Iran's own Jews don't seem to believe they're living under a Jew-hating regime, if their reluctance to leave (via) is anything to go by. Morris's evidence that the Islamic Republic of Iran has such a heinous intent as to nuke Israel amounts to little more than the familiar litany of Ahmadinejad's rants and stunts: the Holocaust cartoon competition, the Holocaust denial conference, and the infamous remark that 'Israel must be wiped off the map'. The fascinating story of that alleged remark has been traced in some detail by Arash Norouzi - an apparently liberal artist and no fan of the Iranian president - and is well worth reading, both for its demonstration that Ahmidinejad did not in fact say it and its explanation of how the mistranslated phrase went around the world. But whatever about that, Ahmadinejad's undoubtedly provocative and reactionary antics are a somewhat inadequate basis for advocating a nuclear attack on Iran. The very fact that they are constantly cited is evidence enough that the Islamic Republic has not actually threatened Israel with nuclear attack. Meanwhile, far more representative and responsible voices in Israel and the United States most definitely have threatened Iran with nuclear attack.

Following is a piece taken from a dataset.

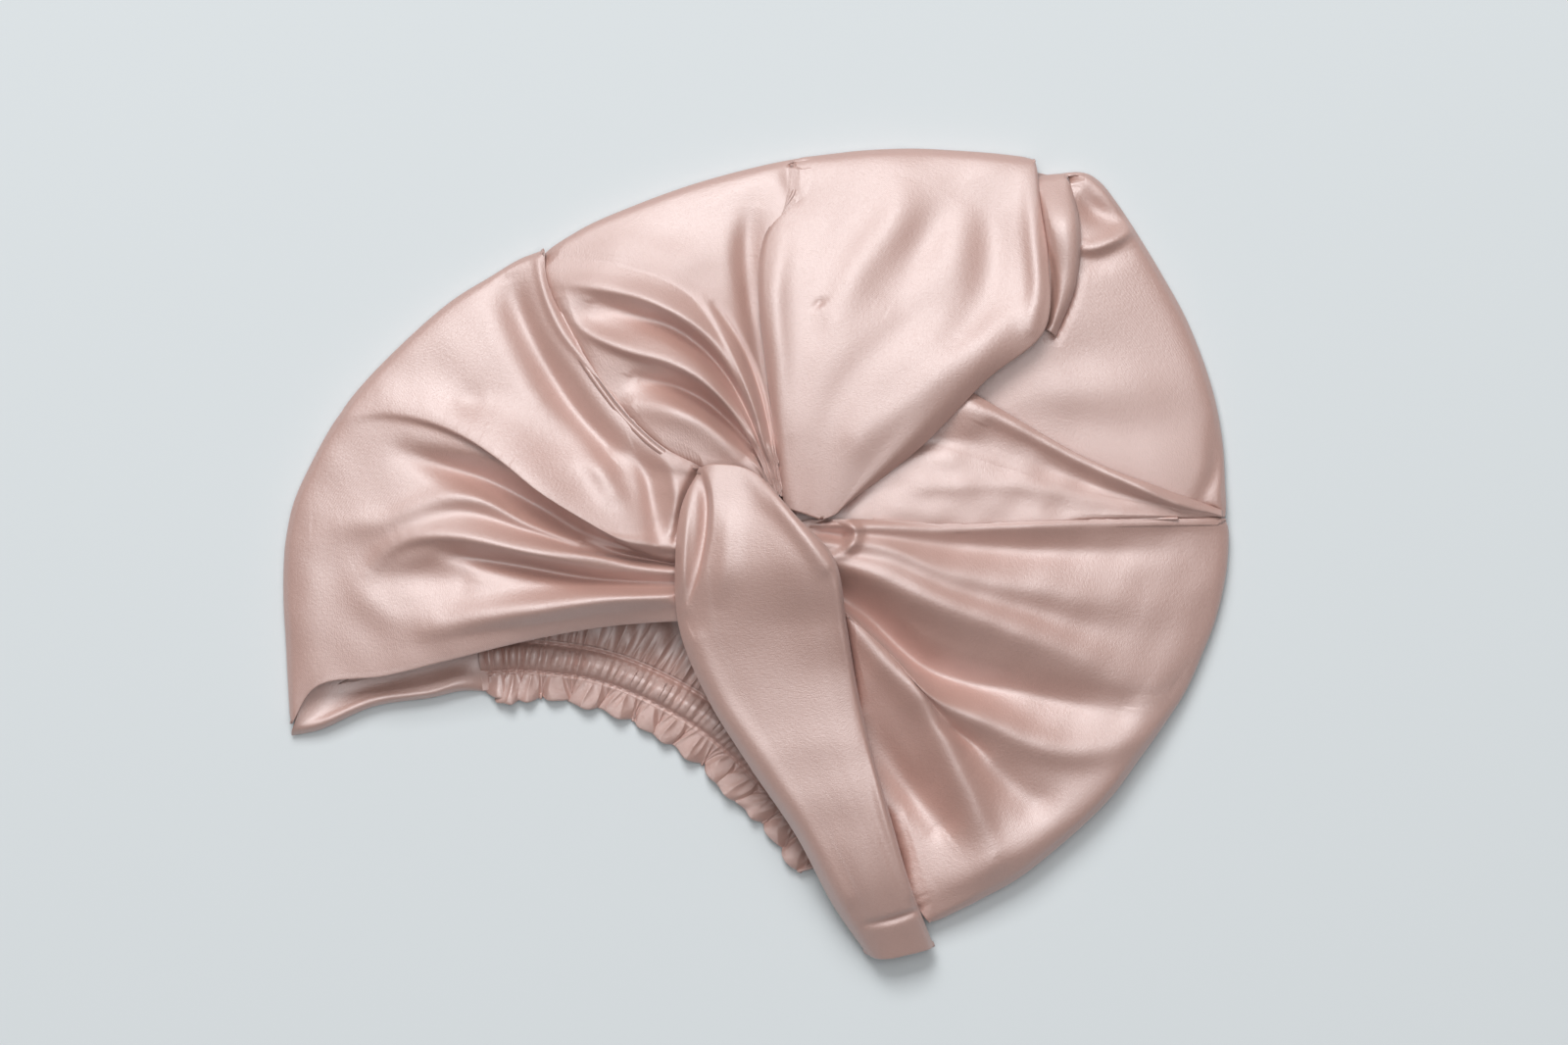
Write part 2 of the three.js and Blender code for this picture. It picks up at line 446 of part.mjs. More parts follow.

Worry that a US and/or Israeli attack is in the works has spread beyond the usual suspects of left and right, and has seeped into the mainstream. Some even see it as imminent. By next month there will be two carrier groups in the Gulf. The Israeli air force is practicing bombing runs to Gibraltar and back. Bush blames Iran for instability in Iraq. The pieces are moving into place. You'll find lots of links to details of troubling recent developments here (As you can see from Jorge Hirsch's sidebar, he's cried wolf about an imminent attack before, but it's a useful collection of links.)

Very likely there will be no US or Israeli attack on Iran. No, what's far more probable is what will be presented as an Iranian attack on the US. As conservative pundit William S. Lind puts it:

It now looks as if the Bush administration may have realized that an out-of-the-blue, Pearl Harbor-style air and missile attack on Iran's nuclear facilities is politically infeasible. Instead, the White House will order a series of small "border incidents," pinpricks similar to last week's raid on an Iranian mission in Kurdistan, intended to provoke Iranian retaliation. That retaliation will then be presented as an Iranian attack on [US] forces, with the air raids on Iranian nuclear targets called "retaliation."
A Humvee blasted by an IED with Revolutionary Guard fingerprints on the circuitry, some luckless patrol-boat drawing fire, whatever. No matter how minor the skirmish, that's how it could be spun. And then, purely in self-defence, the stealth bombers and cruise missiles and who knows what else would be on their way to turn Iran's defences and nuclear facilities into 10 000 points of light.

It would be a mistake to predict immediate and inevitable disaster ensuing. The mullahs might sit and take it, even tactical nukes, refraining from retaliation for fear of worse. (This assumes, interestingly, that the 'mad mullahs' are in fact rational and deterrable, as well as cowardly.) The Strait of Hormuz might stay unblocked, thanks to Iranian caution or US boldness. Iran's supposedly unstoppable sea-skimming cruise missiles might be all destroyed in the first strike, or held in reserve, or turn out not to be unstoppable after all. Russian or Chinese technicians might not be killed, or if they are, Putin might be content to let communists and nationalists rage in Red Square until it all blows over; modulo Beijing. After a brief spike in the oil price the markets might settle their nerves and resume their upward trend. The Chinese banks might decide not to dump dollars. The Shia militias in Iraq might stay on side. The Supreme Council for Islamic Revolution in Iraq could remain a bulwark of democracy against the Islamic Republic of Iran. The Brits might withdraw from the south in good order, or hunker down, leaving Badrists and Sadrists to fight it out with each other. And if there does happen to be some kind of blowback in Iraq, well, the 'surge' of 21 500 more troops might be enough to hold the line.

I'm not saying that doesn't add up to a lot of things that could go wrong, any one of which could flip the world on its back, but hey. It could work. The Islamic Republic could fall, or fold, and the US bestride the Middle East like a colossus.

That victory would be the moment we'd some day look back on, and say, 'And that was when our troubles began.' Fortunately for America and its allies, such a victory is unlikely. What is far more likely is an ever-widening catastrophe across the Middle East if not beyond. But if a US victory does come about, the rest of the world would find itself facing a lone superpower that had successfully carried out an attack, perhaps even a nuclear attack, on a country that had no nuclear weapons and that had not attacked or threatened it. From then on we would all be living in interesting times; and on borrowed time. The time to do what we can to stop this is now.